En 2022, l’Américain pousse la porte des championnats du monde à Budapest avec des manières de propriétaire des lieux. Une année plus tôt, il s’est offert une razzia de médailles aux Jeux de Tokyo. Cinq titres olympiques, dont trois en individuel (50m, 100m et 100m papillon). L’Amérique veut bien le jurer sur son drapeau : le natif de Green Cove Springs, en Floride, est le nouveau Michael Phelps. En plus tatoué et plus rouleur de mécaniques. Mais en Hongrie, il s’échappe en pleine compétition, au quatrième jour des épreuves, entre les séries du matin et les finales de la soirée, après avoir déjà écrasé la concurrence sur 50m papillon et au 4x100m. «Problèmes de santé», griffonne-t-il sur son mot d’excuse, sans s’appesantir sur les vraies raisons d’une fuite dont l’annonce éclipse toutes les performances de la journée.

Pendant neuf mois, Caeleb Dressel disparaît des radars. Plus tard, après un retour discret dans les bassins, il expliquera avoir souffert de dépression et d’anxiété. Il confiera avoir parfois été sujet aux crises de panique, notamment avant Tokyo, où la pression se faisait tellement forte qu’il en perdait le sens de la raison.

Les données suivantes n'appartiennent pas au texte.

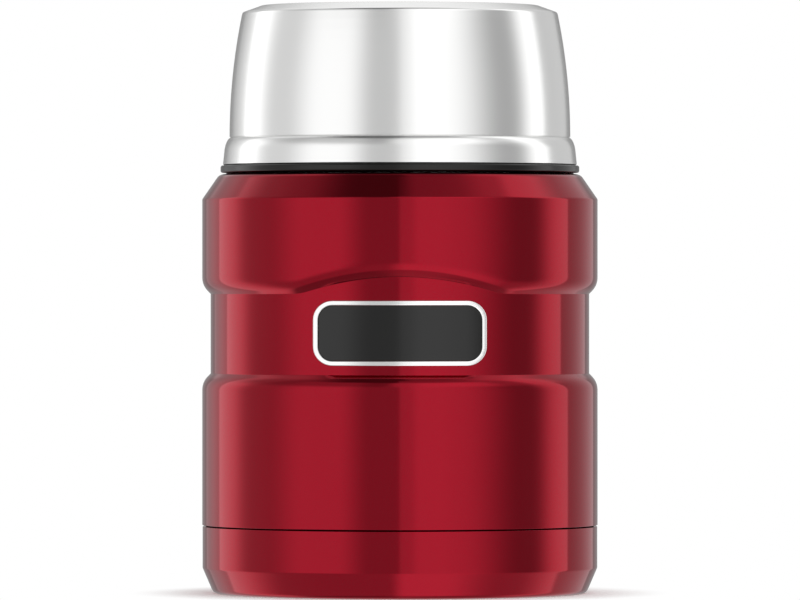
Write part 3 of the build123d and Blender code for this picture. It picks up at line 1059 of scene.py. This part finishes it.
@dataclass
class Stopper:
    """The screwed stopper: black body with its flange, cradle and two threads, cup and seal."""

    bore: float = 36.4
    skirt: float = 38.2
    flange: float = 43.1
    flange_low: float = 100.95
    flange_high: float = 102.7
    lip: float = 0.26
    lip_inset: float = 1.2
    lip_slope: float = 0.2
    set_in_height: float = 110.2
    set_in: float = 0.4
    deck_low: float = 118.2
    deck_high: float = 120.2
    rim_high: float = 122.4
    rim_width: float = 2.0
    plug: float = 34.2
    plug_low: float = 104.6
    plug_wall: float = 2.0
    plug_floor: float = 1.4
    seal_low: float = 116.15
    seal_high: float = 118.05
    seal_groove: float = 0.8
    seal_bite: float = 0.65
    seal_fit: float = 0.3
    seal_seam: float = 0.9
    valley: Triple = (0.9, 1.2, 1.5)
    valley_depth: float = 0.3
    outer_thread_depth: float = 1.0
    outer_thread_low: float = 103.6
    inner_thread_depth: float = 0.9
    inner_thread_low: float = 102.6
    cradle_place: float = 21.0
    cradle_edge: float = 0.5
    saddle_size: Triple = (8, 6, 6.9)
    saddle_middle: float = 122.65
    saddle_edge: float = 0.4
    post_size: Triple = (8, 2, 12.75)
    post_side: float = 7.9
    post_middle: float = 125.575
    hook_size: Triple = (8, 3.4, 1.6)
    hook_side: float = 7.2
    hook_middle: float = 131.15

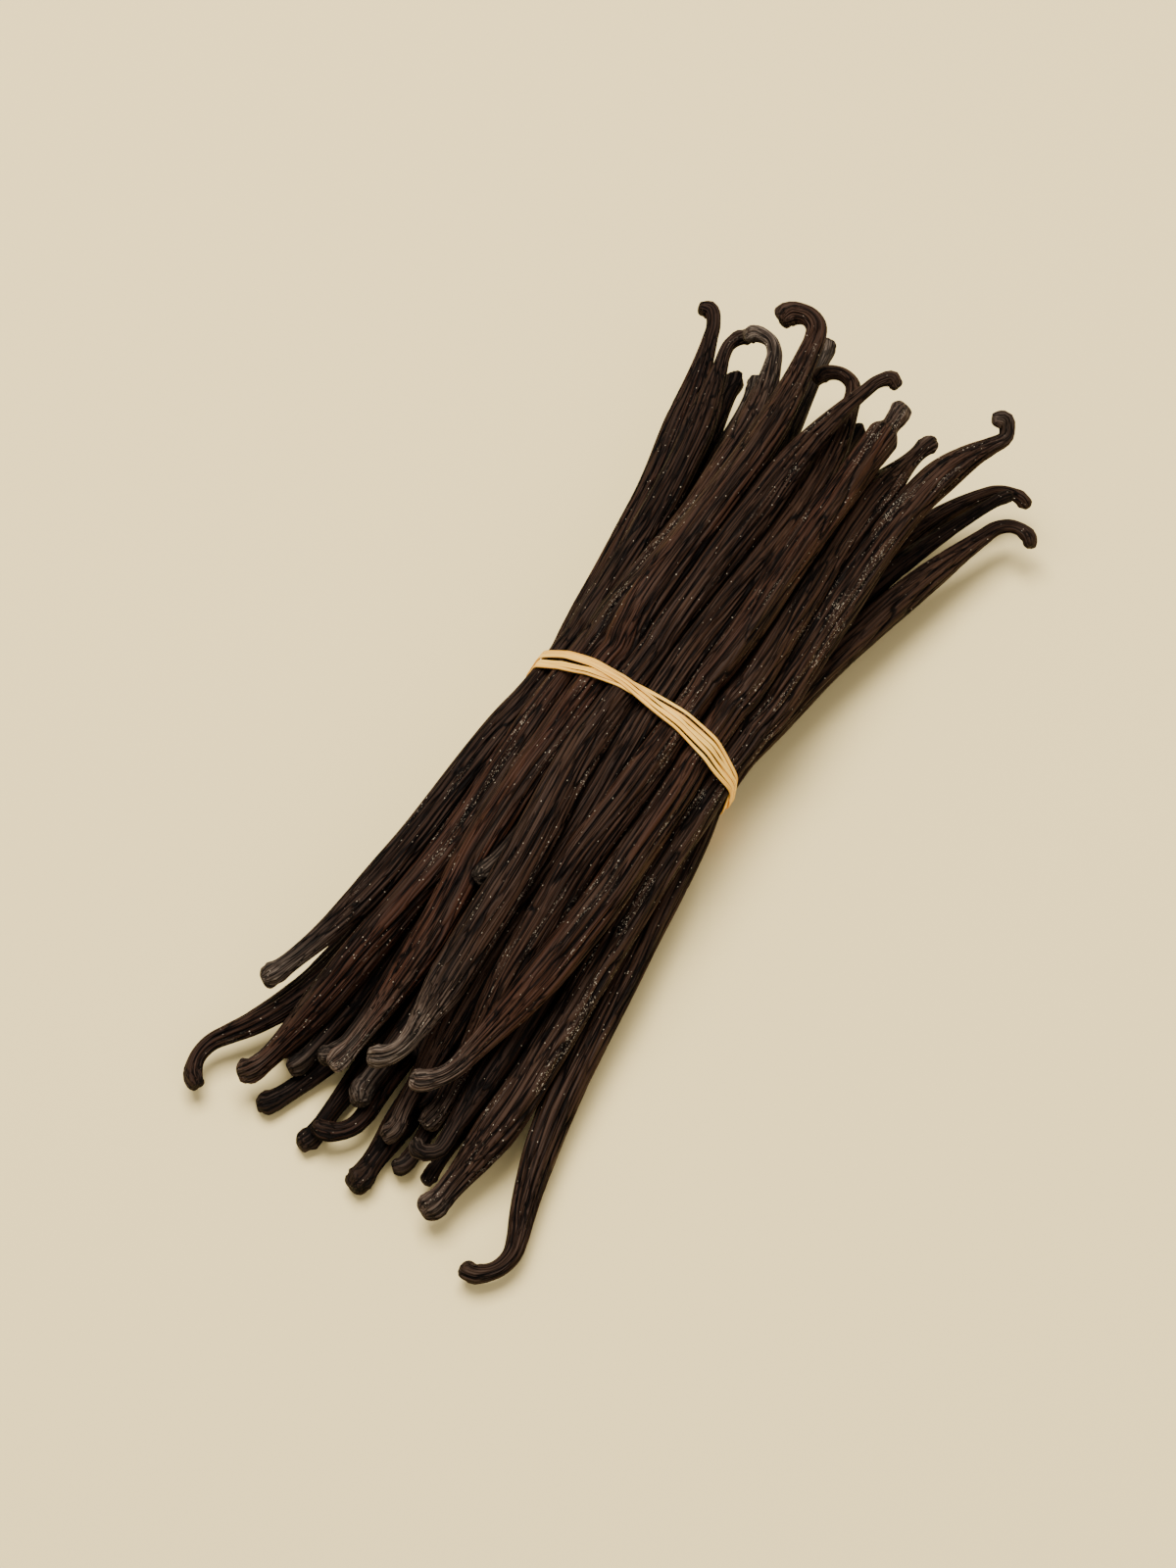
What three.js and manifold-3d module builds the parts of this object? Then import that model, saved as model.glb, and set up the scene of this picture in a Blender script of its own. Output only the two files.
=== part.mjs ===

A l’écart de la natation, l’Américain se reconstruit. Il prend le temps de vivre, avec lenteur, sans se demander à chaque instant de la journée si sa technique est toujours bien en place, ses chronos d’entraînement corrects pour la saison, ou si la courbure de ses deltoïdes est conforme aux attentes de ses fans. «J’ai pris un plaisir dingue à rêvasser avec mon épouse, Meghan, assis sur le porche de notre maison», expliquera-t-il à son retour dans la lumière. Au printemps 2023, son mental en bon ordre, il se remet au boulot. Trois séances par semaine, au début, puis bientôt huit. Aux médias, il raconte avoir trouvé la paix. «Il existe une grande différence entre courir en ayant peur parce qu’on ne veut pas se ridiculiser, et prendre du plaisir à courir, dit-il. Je n’avais pas eu ce plaisir depuis un certain temps, alors c’est bien de le retrouver.»

Aux sélections olympiques américaines, en juin à Indianapolis, la piscine vacille de surprise à la lecture des résultats de la finale du 100m. Caeleb Dressel, seulement troisième, est écarté de la sélection. Il se rattrapera en décrochant son billet pour les Jeux de Paris 2024 sur 50m et 100m papillon, mais son échec dans l’épreuve reine fait les gros titres. «Les deux gars devant moi étaient plus forts, c’est ainsi, lâche-t-il. Le monde ne va pas s’arrêter de tourner. J’aurai bien assez de courses pour m’exprimer.» Le nouveau Caeleb Dressel ne nage peut-être plus aussi vite. Il n’est plus tout à fait cette «bête de compétition» qui avait «course gagnée à peine entrée dans l’eau», comme l’a imagé Bob Bowman, coach de Léon Marchand et ancien mentor de Michael Phelps. Mais en finale du 50m, vendredi 2 août, ses rivaux l’observeront sans doute encore comme l’homme à battre.